----- SOURCE DATA

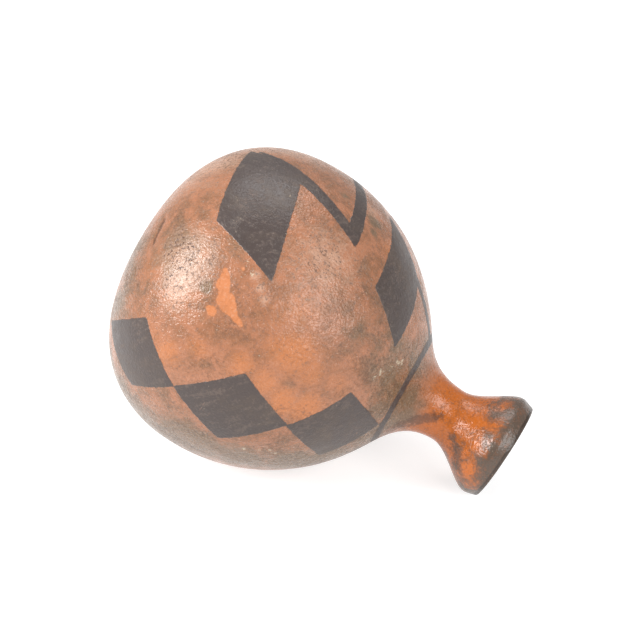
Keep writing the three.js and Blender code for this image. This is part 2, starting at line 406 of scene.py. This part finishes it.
def build_vessel():
    """The pot's wall as one closed mesh, with its pattern and wear as point attributes."""
    line, outside = section()
    angles = 2 * np.pi * np.arange(AROUND) / AROUND
    upright = np.stack([line[:, :1] * np.cos(angles), line[:, :1] * np.sin(angles),
                        line[:, 1:] + 0 * angles], -1)
    standing = lean_neck(upright)
    pose = Pose(standing)
    places = Places(line[:outside])
    steps = np.hypot(*np.diff(line, axis=0).T)
    up = np.r_[0, np.cumsum(steps)][:, None] + 0 * angles
    lip_up = places.up[-1]
    out_side = (np.arange(len(line)) < outside)[:, None] & np.ones(AROUND, bool)
    flake = np.where(out_side, flake_distance(upright, places), OFF_OUTSIDE)
    groove = np.where(out_side, groove_share(upright, places), 0.0)
    relief = np.where(out_side, relief_of(upright, flake, groove, lip_up - up), 0.0)
    laid = pose.lay(standing + outward(standing) * relief[..., None])
    laid[..., 2] = np.maximum(laid[..., 2], 0)
    pattern = {
        "paint": np.where(out_side, pattern_distance(upright, places, up), OFF_OUTSIDE),
        "flake": flake,
        "grey_and_shade": patches(upright, places, GREY_CLOUDS_AND_SHADE),
        "orange": patches(upright, places, ORANGE_PATCHES),
        "haze_and_sheen": patches(upright, places, HAZE_AND_HIGHLIGHT_PATCHES),
        "streak": np.maximum(patches(upright, places, NECK_STREAKS), groove),
        "scuff": patches(upright, places, SCUFFS),
        "up": up / lip_up,
        "bore": np.where(out_side, 0.0, np.clip((up - lip_up) / BORE_FADE, 0, 1)),
    }
    return closed_mesh("vessel_wall", laid * MM, pattern), pose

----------

◆ **AIM OF THE EXERCISE**
From the first line to the last, please quote the material above exactly.

◆ **SOLUTION FOR THIS PROBLEM**
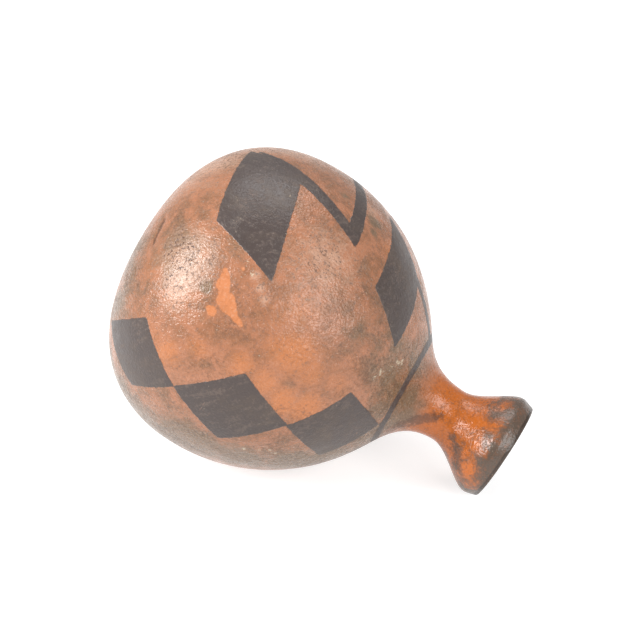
Keep writing the three.js and Blender code for this image. This is part 2, starting at line 406 of scene.py. This part finishes it.
def build_vessel():
    """The pot's wall as one closed mesh, with its pattern and wear as point attributes."""
    line, outside = section()
    angles = 2 * np.pi * np.arange(AROUND) / AROUND
    upright = np.stack([line[:, :1] * np.cos(angles), line[:, :1] * np.sin(angles),
                        line[:, 1:] + 0 * angles], -1)
    standing = lean_neck(upright)
    pose = Pose(standing)
    places = Places(line[:outside])
    steps = np.hypot(*np.diff(line, axis=0).T)
    up = np.r_[0, np.cumsum(steps)][:, None] + 0 * angles
    lip_up = places.up[-1]
    out_side = (np.arange(len(line)) < outside)[:, None] & np.ones(AROUND, bool)
    flake = np.where(out_side, flake_distance(upright, places), OFF_OUTSIDE)
    groove = np.where(out_side, groove_share(upright, places), 0.0)
    relief = np.where(out_side, relief_of(upright, flake, groove, lip_up - up), 0.0)
    laid = pose.lay(standing + outward(standing) * relief[..., None])
    laid[..., 2] = np.maximum(laid[..., 2], 0)
    pattern = {
        "paint": np.where(out_side, pattern_distance(upright, places, up), OFF_OUTSIDE),
        "flake": flake,
        "grey_and_shade": patches(upright, places, GREY_CLOUDS_AND_SHADE),
        "orange": patches(upright, places, ORANGE_PATCHES),
        "haze_and_sheen": patches(upright, places, HAZE_AND_HIGHLIGHT_PATCHES),
        "streak": np.maximum(patches(upright, places, NECK_STREAKS), groove),
        "scuff": patches(upright, places, SCUFFS),
        "up": up / lip_up,
        "bore": np.where(out_side, 0.0, np.clip((up - lip_up) / BORE_FADE, 0, 1)),
    }
    return closed_mesh("vessel_wall", laid * MM, pattern), pose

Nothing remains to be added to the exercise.